┌─ SOURCE MATERIAL
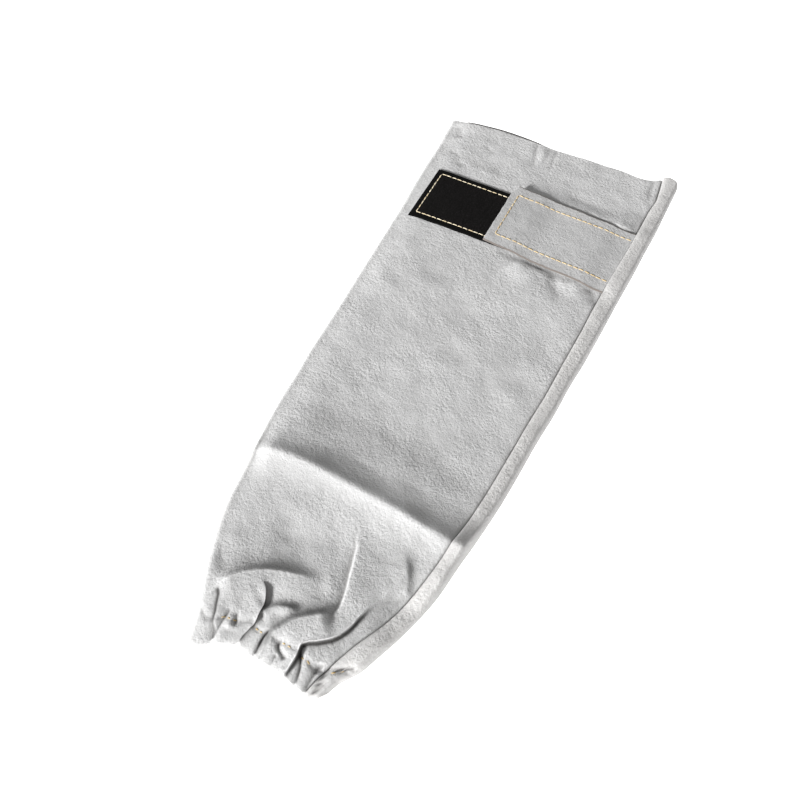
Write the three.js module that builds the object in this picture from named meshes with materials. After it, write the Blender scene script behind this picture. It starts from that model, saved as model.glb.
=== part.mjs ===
// A welder's protective sleeve of split leather, lying flat: one panel wrapped into a tube and closed by a seam,
// a turned hem gathered by an elastic at the wrist, and a strap that fastens over a loop patch at the upper arm.
// Millimetres. +Y runs from the wrist to the upper arm, +X to the seam and +Z up; the sleeve rests on Z = 0.
import * as THREE from "three";

// Sleeve, flat on the table
const LENGTH = 420;
const OPENING_WIDTH = 173;
const WRIST_WIDTH = 72;
const OPENING_HEIGHT = 11;
const WRIST_HEIGHT = 22;
const LEATHER = 1.5;
const FOLD_RADIUS = 4;
const ROLL_RADIUS = 6;
const EDGE_DROP = 2.6;
const EDGE_REACH = 14;

// Seam line, with the rolled band beside it
const BAND_FLAT = 3.6;
const BAND_RISE = 3;
const GROOVE_DEPTH = 1.1;
const GROOVE_WIDTH = 2.2;

// Turned hem, elastic and gathers at the wrist
const HEM_DEPTH = 15;
const ELASTIC = 1;
const HEM_CLEARANCE = 0.4;
const MOUTH_RADIUS = 3.5;
const GATHER_DEPTH = 1.1;
const RIM_BOW = 6;
const RIM_BOW_REACH = 60;

// Folds of the loose leather, with the dip beside the strap
const FOLD_RISE = 4;
const FOLD_WIDTH = 9;
const DIP_DEPTH = 1.4;
const DIP_REACH = 24;

// Strap, hook tape under it and loop patch on the sleeve
const STRAP_WIDTH = 57;
const STRAP_LENGTH = 88;
const STRAP_FROM_OPENING = 59;
const PATCH_LENGTH = 78;
const PATCH_THICKNESS = 1.6;
const PATCH_FROM_FOLD = 11;
const TAPE_THICKNESS = 1.2;
const TAPE_MARGIN = 3.5;
const TAPE_FROM_ROOT = 8;
const STRAP_EASE = 14;
const GAP = 0.3;

// Shares of the length between which the flat tube opens up to take the hem
const OPENS_FROM = 0.8;
const OPENS_BY = 0.96;

// Facets
const PANEL_COLUMNS = 32;
const BAND_COLUMNS = 2;
const ROLL_COLUMNS = 5;
const BACK_COLUMNS = 20;
const FOLD_COLUMNS = 4;
const STRAP_ROWS = 8;
const FOREARM_ROWS = 5;
const GATHERED_ROWS = 15;
const HEM_ROWS = 2;
const RIM_ROWS = 4;
const GATHER_COLUMNS = 4;
const GATHERED_FROM = 0.7;
const PLATE_FACET = 6;

// Flat half widths from the centre line to the folded edge and to the rolled edge, as shares of the way from the
// wrist's half width to the opening's, the band's flat as a share of BAND_FLAT, and the height as a share of the
// way from the opening's to the wrist's. "along" is the share of the length from the opening.
const SECTIONS = [
  { along: 0.0, folded: 0.98, rolled: 1.0, band: 1.25, height: 0.0 },
  { along: 0.15, folded: 0.915, rolled: 1.0, band: 1.3, height: 0.02 },
  { along: 0.29, folded: 0.84, rolled: 0.955, band: 1.3, height: 0.05 },
  { along: 0.5, folded: 0.77, rolled: 0.87, band: 1.0, height: 0.1 },
  { along: 0.7, folded: 0.695, rolled: 0.757, band: 0.9, height: 0.15 },
  { along: 0.78, folded: 0.585, rolled: 0.68, band: 0.9, height: 0.28 },
  { along: 0.86, folded: 0.483, rolled: 0.538, band: 0.7, height: 0.52 },
  { along: 0.91, folded: 0.373, rolled: 0.406, band: 0.75, height: 0.72 },
  { along: 0.96, folded: 0.178, rolled: 0.221, band: 1.2, height: 0.93 },
  { along: 1.0, folded: -0.04, rolled: 0.028, band: 0.7, height: 1.0 },
];

// Ridges and valleys of the loose leather: rise and width are shares of FOLD_RISE and FOLD_WIDTH, and each point
// of a path is the share of the way from the folded edge to the seam, then the share of the length.
const FOLDS = [
  { rise: 0.85, width: 1.3, path: [[-0.05, 0.768], [0.24, 0.762], [0.57, 0.768], [1.0, 0.776]] },
  { rise: -0.4, width: 1.6, path: [[0.05, 0.715], [0.4, 0.71], [0.9, 0.722]] },
  { rise: 0.75, width: 0.8, path: [[0.1, 0.948], [0.21, 0.928], [0.34, 0.911], [0.6, 0.886]] },
  { rise: -0.5, width: 0.7, path: [[0.25, 0.898], [0.5, 0.874]] },
  { rise: -0.6, width: 0.45, path: [[0.07, 0.95], [0.13, 0.968], [0.11, 1.0]] },
  { rise: -0.55, width: 0.5, path: [[0.37, 0.925], [0.43, 0.948], [0.38, 0.99]] },
  { rise: 0.5, width: 0.9, path: [[0.62, 0.8], [0.72, 0.87], [0.78, 0.915]] },
  { rise: 0.5, width: 0.5, path: [[0.78, 0.93], [0.68, 0.944], [0.6, 0.975]] },
  { rise: 0.7, width: 0.7, path: [[0.85, 0.845], [0.86, 0.9], [0.8, 0.945], [0.74, 0.985]] },
  { rise: -0.7, width: 0.5, path: [[0.93, 0.93], [0.82, 0.965], [0.84, 0.99]] },
];

const clamp = THREE.MathUtils.clamp;
const lerp = THREE.MathUtils.lerp;
const smoothstep = THREE.MathUtils.smoothstep;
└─
| SET EXERCISE |
Copy every line verbatim.

| RESPONSE TO THE EXERCISE |
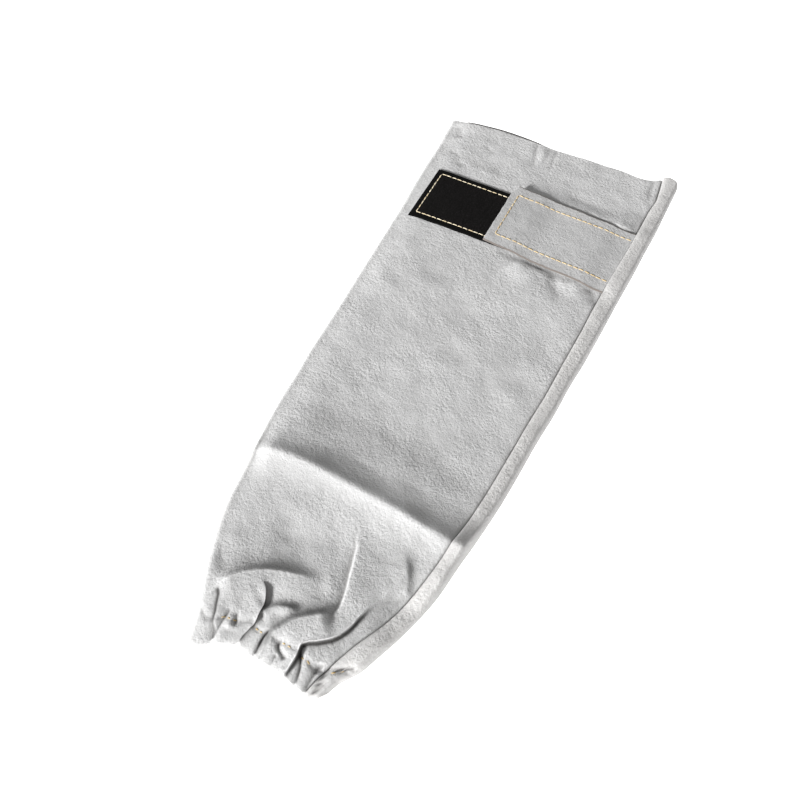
Write the three.js module that builds the object in this picture from named meshes with materials. After it, write the Blender scene script behind this picture. It starts from that model, saved as model.glb.
=== part.mjs ===
// A welder's protective sleeve of split leather, lying flat: one panel wrapped into a tube and closed by a seam,
// a turned hem gathered by an elastic at the wrist, and a strap that fastens over a loop patch at the upper arm.
// Millimetres. +Y runs from the wrist to the upper arm, +X to the seam and +Z up; the sleeve rests on Z = 0.
import * as THREE from "three";

// Sleeve, flat on the table
const LENGTH = 420;
const OPENING_WIDTH = 173;
const WRIST_WIDTH = 72;
const OPENING_HEIGHT = 11;
const WRIST_HEIGHT = 22;
const LEATHER = 1.5;
const FOLD_RADIUS = 4;
const ROLL_RADIUS = 6;
const EDGE_DROP = 2.6;
const EDGE_REACH = 14;

// Seam line, with the rolled band beside it
const BAND_FLAT = 3.6;
const BAND_RISE = 3;
const GROOVE_DEPTH = 1.1;
const GROOVE_WIDTH = 2.2;

// Turned hem, elastic and gathers at the wrist
const HEM_DEPTH = 15;
const ELASTIC = 1;
const HEM_CLEARANCE = 0.4;
const MOUTH_RADIUS = 3.5;
const GATHER_DEPTH = 1.1;
const RIM_BOW = 6;
const RIM_BOW_REACH = 60;

// Folds of the loose leather, with the dip beside the strap
const FOLD_RISE = 4;
const FOLD_WIDTH = 9;
const DIP_DEPTH = 1.4;
const DIP_REACH = 24;

// Strap, hook tape under it and loop patch on the sleeve
const STRAP_WIDTH = 57;
const STRAP_LENGTH = 88;
const STRAP_FROM_OPENING = 59;
const PATCH_LENGTH = 78;
const PATCH_THICKNESS = 1.6;
const PATCH_FROM_FOLD = 11;
const TAPE_THICKNESS = 1.2;
const TAPE_MARGIN = 3.5;
const TAPE_FROM_ROOT = 8;
const STRAP_EASE = 14;
const GAP = 0.3;

// Shares of the length between which the flat tube opens up to take the hem
const OPENS_FROM = 0.8;
const OPENS_BY = 0.96;

// Facets
const PANEL_COLUMNS = 32;
const BAND_COLUMNS = 2;
const ROLL_COLUMNS = 5;
const BACK_COLUMNS = 20;
const FOLD_COLUMNS = 4;
const STRAP_ROWS = 8;
const FOREARM_ROWS = 5;
const GATHERED_ROWS = 15;
const HEM_ROWS = 2;
const RIM_ROWS = 4;
const GATHER_COLUMNS = 4;
const GATHERED_FROM = 0.7;
const PLATE_FACET = 6;

// Flat half widths from the centre line to the folded edge and to the rolled edge, as shares of the way from the
// wrist's half width to the opening's, the band's flat as a share of BAND_FLAT, and the height as a share of the
// way from the opening's to the wrist's. "along" is the share of the length from the opening.
const SECTIONS = [
  { along: 0.0, folded: 0.98, rolled: 1.0, band: 1.25, height: 0.0 },
  { along: 0.15, folded: 0.915, rolled: 1.0, band: 1.3, height: 0.02 },
  { along: 0.29, folded: 0.84, rolled: 0.955, band: 1.3, height: 0.05 },
  { along: 0.5, folded: 0.77, rolled: 0.87, band: 1.0, height: 0.1 },
  { along: 0.7, folded: 0.695, rolled: 0.757, band: 0.9, height: 0.15 },
  { along: 0.78, folded: 0.585, rolled: 0.68, band: 0.9, height: 0.28 },
  { along: 0.86, folded: 0.483, rolled: 0.538, band: 0.7, height: 0.52 },
  { along: 0.91, folded: 0.373, rolled: 0.406, band: 0.75, height: 0.72 },
  { along: 0.96, folded: 0.178, rolled: 0.221, band: 1.2, height: 0.93 },
  { along: 1.0, folded: -0.04, rolled: 0.028, band: 0.7, height: 1.0 },
];

// Ridges and valleys of the loose leather: rise and width are shares of FOLD_RISE and FOLD_WIDTH, and each point
// of a path is the share of the way from the folded edge to the seam, then the share of the length.
const FOLDS = [
  { rise: 0.85, width: 1.3, path: [[-0.05, 0.768], [0.24, 0.762], [0.57, 0.768], [1.0, 0.776]] },
  { rise: -0.4, width: 1.6, path: [[0.05, 0.715], [0.4, 0.71], [0.9, 0.722]] },
  { rise: 0.75, width: 0.8, path: [[0.1, 0.948], [0.21, 0.928], [0.34, 0.911], [0.6, 0.886]] },
  { rise: -0.5, width: 0.7, path: [[0.25, 0.898], [0.5, 0.874]] },
  { rise: -0.6, width: 0.45, path: [[0.07, 0.95], [0.13, 0.968], [0.11, 1.0]] },
  { rise: -0.55, width: 0.5, path: [[0.37, 0.925], [0.43, 0.948], [0.38, 0.99]] },
  { rise: 0.5, width: 0.9, path: [[0.62, 0.8], [0.72, 0.87], [0.78, 0.915]] },
  { rise: 0.5, width: 0.5, path: [[0.78, 0.93], [0.68, 0.944], [0.6, 0.975]] },
  { rise: 0.7, width: 0.7, path: [[0.85, 0.845], [0.86, 0.9], [0.8, 0.945], [0.74, 0.985]] },
  { rise: -0.7, width: 0.5, path: [[0.93, 0.93], [0.82, 0.965], [0.84, 0.99]] },
];

const clamp = THREE.MathUtils.clamp;
const lerp = THREE.MathUtils.lerp;
const smoothstep = THREE.MathUtils.smoothstep;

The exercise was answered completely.